What do these mean? I have no idea but Google works:

barolo = [Italian wine](https://en.wikipedia.org/wiki/Barolo)

grabby = Oddly this actually seems to be a word used to describe wine taste (as I was hoping to find)

perlage = [wine from Venice (Italy)](http://www.perlagewines.com/en/)

late 2017 = not even going to Google this, seems to refer to wine from a specific time. why in Europe? no idea 

bread crust = huh? seems also to be a wording used to describe some wine taste. which is nice.

choppy = ? couldn't quite figure this out

pinot nero = [Italian name for some wine](http://www.winegeeks.com/grapes/309)


In [None]:
arr = country_docs_transformed[1].toarray() 
us_top_df = top_tfidf_feats(arr[0], feature_names) 
print(us_top_df)

Again, what do these mean? Again, I have no idea but Google still works:

petite sirah = .. [growing mainly in California](http://winefolly.com/review/petite-sirah-wine-guide/)

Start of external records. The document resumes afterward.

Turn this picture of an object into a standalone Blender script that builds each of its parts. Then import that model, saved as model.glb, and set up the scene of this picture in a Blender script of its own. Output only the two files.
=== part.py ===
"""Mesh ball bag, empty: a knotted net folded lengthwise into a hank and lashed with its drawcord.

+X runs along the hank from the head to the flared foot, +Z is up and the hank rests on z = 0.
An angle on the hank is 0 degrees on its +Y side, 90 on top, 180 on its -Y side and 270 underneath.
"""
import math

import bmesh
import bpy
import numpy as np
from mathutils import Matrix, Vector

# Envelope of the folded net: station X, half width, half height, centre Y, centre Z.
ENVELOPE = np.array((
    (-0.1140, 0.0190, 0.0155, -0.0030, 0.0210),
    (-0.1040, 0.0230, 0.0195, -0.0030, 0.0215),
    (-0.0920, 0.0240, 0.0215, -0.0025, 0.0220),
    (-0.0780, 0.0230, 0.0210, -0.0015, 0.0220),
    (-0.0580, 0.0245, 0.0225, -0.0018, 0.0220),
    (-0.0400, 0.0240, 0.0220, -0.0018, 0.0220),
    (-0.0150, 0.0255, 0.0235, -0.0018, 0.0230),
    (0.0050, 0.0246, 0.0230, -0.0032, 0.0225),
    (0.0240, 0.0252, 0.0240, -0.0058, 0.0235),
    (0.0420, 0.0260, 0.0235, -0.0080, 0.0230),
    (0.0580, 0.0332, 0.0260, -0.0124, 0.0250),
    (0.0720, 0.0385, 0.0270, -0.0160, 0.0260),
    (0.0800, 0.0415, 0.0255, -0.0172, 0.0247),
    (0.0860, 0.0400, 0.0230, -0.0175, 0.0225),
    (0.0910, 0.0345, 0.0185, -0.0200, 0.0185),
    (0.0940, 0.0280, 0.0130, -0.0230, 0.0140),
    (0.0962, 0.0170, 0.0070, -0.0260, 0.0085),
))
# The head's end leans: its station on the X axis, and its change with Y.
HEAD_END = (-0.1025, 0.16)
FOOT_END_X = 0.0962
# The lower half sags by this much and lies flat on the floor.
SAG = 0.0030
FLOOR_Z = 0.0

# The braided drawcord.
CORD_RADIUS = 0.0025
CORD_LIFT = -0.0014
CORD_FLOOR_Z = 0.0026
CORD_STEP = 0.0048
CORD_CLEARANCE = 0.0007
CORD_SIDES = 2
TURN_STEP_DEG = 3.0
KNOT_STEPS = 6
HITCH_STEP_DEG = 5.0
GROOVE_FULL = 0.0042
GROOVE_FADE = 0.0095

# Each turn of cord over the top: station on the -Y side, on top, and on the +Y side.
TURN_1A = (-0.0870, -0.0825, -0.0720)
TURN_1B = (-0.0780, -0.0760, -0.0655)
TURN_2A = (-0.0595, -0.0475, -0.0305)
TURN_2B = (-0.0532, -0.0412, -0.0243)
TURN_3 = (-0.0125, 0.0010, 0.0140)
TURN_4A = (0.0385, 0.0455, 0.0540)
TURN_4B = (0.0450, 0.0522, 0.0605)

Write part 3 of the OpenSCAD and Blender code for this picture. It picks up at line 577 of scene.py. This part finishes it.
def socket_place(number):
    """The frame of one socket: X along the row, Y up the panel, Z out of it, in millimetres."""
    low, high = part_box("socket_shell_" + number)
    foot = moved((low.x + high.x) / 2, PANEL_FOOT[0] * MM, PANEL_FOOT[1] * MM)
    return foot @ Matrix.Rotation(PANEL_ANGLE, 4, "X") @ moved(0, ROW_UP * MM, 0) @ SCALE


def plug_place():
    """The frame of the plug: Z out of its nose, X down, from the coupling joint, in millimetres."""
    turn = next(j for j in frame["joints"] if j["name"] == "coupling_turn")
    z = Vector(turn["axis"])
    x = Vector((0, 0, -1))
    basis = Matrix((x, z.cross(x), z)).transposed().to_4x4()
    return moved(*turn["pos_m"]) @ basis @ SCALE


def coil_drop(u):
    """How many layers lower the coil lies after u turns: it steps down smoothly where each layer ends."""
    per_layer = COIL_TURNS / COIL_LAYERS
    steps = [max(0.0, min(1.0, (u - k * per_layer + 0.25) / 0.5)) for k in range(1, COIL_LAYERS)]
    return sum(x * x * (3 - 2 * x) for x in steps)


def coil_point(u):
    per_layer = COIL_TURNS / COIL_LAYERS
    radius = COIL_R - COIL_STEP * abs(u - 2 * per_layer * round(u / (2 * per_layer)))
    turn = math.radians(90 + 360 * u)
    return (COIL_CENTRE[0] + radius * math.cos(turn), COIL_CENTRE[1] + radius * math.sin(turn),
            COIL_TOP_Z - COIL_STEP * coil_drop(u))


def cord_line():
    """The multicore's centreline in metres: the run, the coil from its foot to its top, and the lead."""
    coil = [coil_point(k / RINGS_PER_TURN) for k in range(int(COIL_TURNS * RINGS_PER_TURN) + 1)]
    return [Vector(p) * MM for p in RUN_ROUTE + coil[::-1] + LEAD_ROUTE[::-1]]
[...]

creek = there seem to be many related to wine but if you limit to US and EU, California comes up again

carneros = [some kind of US wine alliance](https://www.carneros.com/)

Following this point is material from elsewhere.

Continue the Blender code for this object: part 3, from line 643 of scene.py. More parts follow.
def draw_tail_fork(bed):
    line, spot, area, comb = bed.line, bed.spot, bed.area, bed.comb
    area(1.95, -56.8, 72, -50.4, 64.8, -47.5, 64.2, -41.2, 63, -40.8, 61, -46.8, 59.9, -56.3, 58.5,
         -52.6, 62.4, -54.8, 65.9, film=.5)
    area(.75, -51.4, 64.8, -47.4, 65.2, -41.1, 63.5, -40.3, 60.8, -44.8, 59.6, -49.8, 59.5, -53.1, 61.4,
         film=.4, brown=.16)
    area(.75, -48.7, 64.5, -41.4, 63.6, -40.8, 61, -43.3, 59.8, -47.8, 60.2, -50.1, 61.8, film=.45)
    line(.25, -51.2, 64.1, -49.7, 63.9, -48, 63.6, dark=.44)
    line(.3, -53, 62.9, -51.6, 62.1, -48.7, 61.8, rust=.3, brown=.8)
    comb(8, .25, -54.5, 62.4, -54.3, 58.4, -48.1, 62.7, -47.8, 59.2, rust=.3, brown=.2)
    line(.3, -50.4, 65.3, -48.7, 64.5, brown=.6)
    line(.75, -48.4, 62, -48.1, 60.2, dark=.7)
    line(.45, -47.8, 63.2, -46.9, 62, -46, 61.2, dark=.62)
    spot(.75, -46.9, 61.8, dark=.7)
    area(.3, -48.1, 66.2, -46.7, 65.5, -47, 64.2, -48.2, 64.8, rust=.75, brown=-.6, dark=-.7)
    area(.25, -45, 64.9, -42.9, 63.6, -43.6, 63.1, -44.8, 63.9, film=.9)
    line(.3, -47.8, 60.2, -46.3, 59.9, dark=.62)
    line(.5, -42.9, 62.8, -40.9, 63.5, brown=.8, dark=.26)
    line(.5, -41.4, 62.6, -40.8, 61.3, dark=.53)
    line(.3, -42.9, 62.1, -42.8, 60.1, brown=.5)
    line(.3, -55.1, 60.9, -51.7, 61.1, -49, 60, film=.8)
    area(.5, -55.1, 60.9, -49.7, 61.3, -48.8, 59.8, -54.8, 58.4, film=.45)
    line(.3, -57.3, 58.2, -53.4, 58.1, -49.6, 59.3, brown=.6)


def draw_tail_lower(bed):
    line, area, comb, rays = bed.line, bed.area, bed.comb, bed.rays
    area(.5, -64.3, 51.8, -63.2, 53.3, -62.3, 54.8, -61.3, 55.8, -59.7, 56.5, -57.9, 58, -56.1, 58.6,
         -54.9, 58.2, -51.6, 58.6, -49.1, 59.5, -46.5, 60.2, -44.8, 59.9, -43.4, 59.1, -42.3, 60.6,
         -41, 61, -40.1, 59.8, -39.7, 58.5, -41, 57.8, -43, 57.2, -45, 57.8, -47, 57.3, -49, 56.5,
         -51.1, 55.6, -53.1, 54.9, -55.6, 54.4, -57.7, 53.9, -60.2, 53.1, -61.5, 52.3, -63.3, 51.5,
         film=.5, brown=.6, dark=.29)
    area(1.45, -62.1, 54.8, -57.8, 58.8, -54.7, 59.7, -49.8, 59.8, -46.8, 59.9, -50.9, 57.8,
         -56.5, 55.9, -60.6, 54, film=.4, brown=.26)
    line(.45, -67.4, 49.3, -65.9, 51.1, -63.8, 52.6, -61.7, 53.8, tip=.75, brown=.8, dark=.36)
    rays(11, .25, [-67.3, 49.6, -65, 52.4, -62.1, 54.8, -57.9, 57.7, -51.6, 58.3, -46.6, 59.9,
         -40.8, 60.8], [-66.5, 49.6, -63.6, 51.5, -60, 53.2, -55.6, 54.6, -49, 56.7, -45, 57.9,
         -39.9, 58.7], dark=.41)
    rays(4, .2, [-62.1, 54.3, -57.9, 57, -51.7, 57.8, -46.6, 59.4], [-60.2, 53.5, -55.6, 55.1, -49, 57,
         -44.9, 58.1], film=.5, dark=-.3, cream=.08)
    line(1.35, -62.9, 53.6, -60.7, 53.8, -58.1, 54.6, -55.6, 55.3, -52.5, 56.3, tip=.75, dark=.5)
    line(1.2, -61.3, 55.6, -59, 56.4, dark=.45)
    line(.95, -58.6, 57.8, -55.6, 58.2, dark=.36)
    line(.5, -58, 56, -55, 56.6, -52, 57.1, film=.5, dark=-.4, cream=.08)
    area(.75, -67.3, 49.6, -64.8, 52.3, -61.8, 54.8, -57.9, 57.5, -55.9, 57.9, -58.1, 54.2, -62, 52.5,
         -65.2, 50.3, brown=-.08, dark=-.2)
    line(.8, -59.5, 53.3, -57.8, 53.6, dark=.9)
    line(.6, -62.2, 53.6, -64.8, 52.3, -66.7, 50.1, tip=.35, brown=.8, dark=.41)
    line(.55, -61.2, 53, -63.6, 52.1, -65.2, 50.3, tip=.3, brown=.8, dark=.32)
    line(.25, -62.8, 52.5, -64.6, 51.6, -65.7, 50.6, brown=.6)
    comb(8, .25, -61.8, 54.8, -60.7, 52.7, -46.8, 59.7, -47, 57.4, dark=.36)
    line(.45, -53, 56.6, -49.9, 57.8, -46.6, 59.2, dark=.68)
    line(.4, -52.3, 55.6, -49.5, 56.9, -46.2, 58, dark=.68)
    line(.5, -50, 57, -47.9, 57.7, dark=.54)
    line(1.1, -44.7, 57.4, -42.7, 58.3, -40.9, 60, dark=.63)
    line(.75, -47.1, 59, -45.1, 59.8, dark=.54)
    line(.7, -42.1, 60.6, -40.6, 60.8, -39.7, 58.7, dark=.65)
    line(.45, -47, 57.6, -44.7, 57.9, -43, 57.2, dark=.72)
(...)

paso roble = [more winemaking in California](https://pasowine.com/)

ava = [wine growing region in the US](https://en.wikipedia.org/wiki/American_Viticultural_Area)

... and so on

So what is the summary on this? The classifier seems to work reasonably well. Looking at the TFIDF highlighted words in the end, there seem to be a number of words in there that might give the classifier an advantage. Like names of wines from specific countries or regions. Or directly the names of the regions themselves. I believe with plenty of filtering and reviewing the different results, it would be possible to get much more insights into these topics. Not sure what the classifier would be useful for in itself but perhaps as a process to learn something from the data?